Scientific Infrastructure and Applied Technology

João Claro brings to the discussion the structural dimension of digital transformation. As Chairman of the Board of Directors at INESC TEC, one of Portugal’s leading research and technology development institutions, he represents the vision of scientific infrastructure, intelligent systems, and knowledge transfer as the foundation for scalable solutions within the blue economy.

At a time when global investment in digital ocean infrastructure is growing significantly, the central question becomes whether Portugal is prepared to translate scientific capacity into operational impact.
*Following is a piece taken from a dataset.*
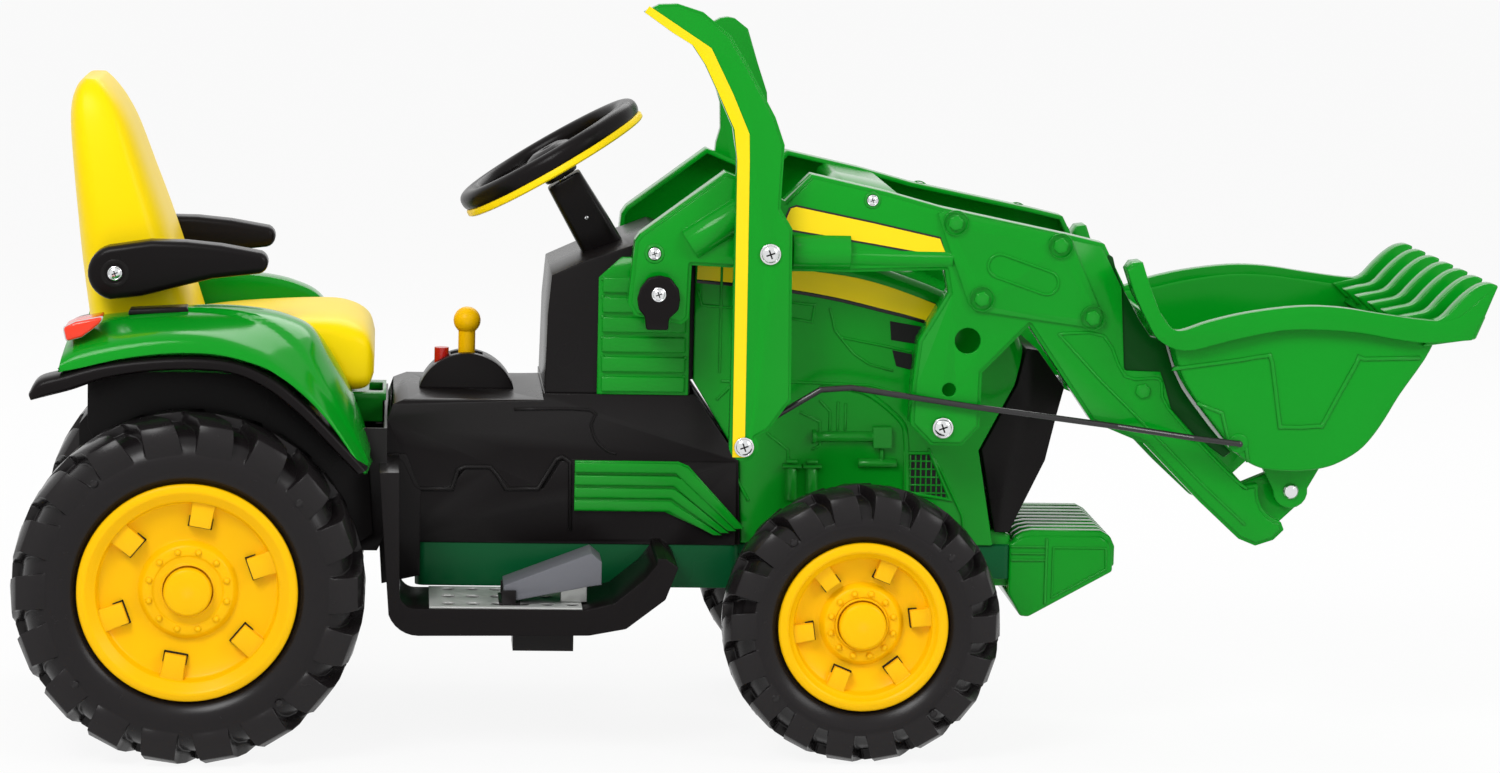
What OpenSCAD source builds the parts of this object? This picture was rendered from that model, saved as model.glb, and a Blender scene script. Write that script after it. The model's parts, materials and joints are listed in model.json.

Talent and Leadership for the Transition

Álvaro Sardinha introduces the human dimension to the debate. As Founder of C2EA, he has consistently argued that the blue economy does not rely solely on technology, but on preparing leaders capable of integrating sustainability, maritime law, economic models, and innovation.

In a context where AI demands new hybrid skills, technical, strategic, and ethical, the discussion will address the critical role of human capital in ensuring responsible technology adoption.

Artificial Intelligence as a Decision Engine

Kelwin Fernandes, Co-Founder and CEO of NILG.AI, brings the perspective of enterprise AI adoption. With experience across multiple sectors, his contribution will focus on how AI can evolve from an operational tool into decision infrastructure, influencing investment, risk management, and organisational efficiency.

As environmental, climate, and operational data become strategic assets, the challenge is no longer purely technological, but governance-driven: how can AI be integrated without compromising transparency, trust, and accountability?

A Real Case in the Marine Environment

The practical dimension of the discussion will be reinforced by Guilherme Beleza Vaz, CEO of blueOASIS,, who leads the SmartFISHER project,  an AI-based underwater monitoring solution that measures species biometrics and behaviour, supporting aquaculture management and environmental impact assessment.

Using computer vision, the system transforms underwater data into actionable intelligence, demonstrating how AI is already operating in real marine environments.

A debate focused on strategic decisions

The roundtable is part of the Blue Wink-E 2026 | Ocean AI Futures programme, an international event dedicated to the intersection of Artificial Intelligence and the blue economy.

At a time when the global ocean economy represents approximately $3.3 trillion annually and digitalisation is emerging as a strategic layer across the sector, the debate will centre on a fundamental question:

Will Artificial Intelligence remain a tool for efficiency, or become the operating system that redefines how the ocean is financed, monitored, and governed?

The answer will depend not only on technological capability, but on the decisions made by those who develop, apply, and regulate it,  and on how society chooses to engage with this transformation.

The growing integration of Artificial Intelligence within the blue economy is already changing how projects are assessed, financed, and monitored. From climate risk modelling to aquaculture optimisation and predictive analysis of ocean data, technology is evolving from a technical instrument into strategic infrastructure. This transition requires not only scientific and technological capability, but also regulatory clarity and institutional vision.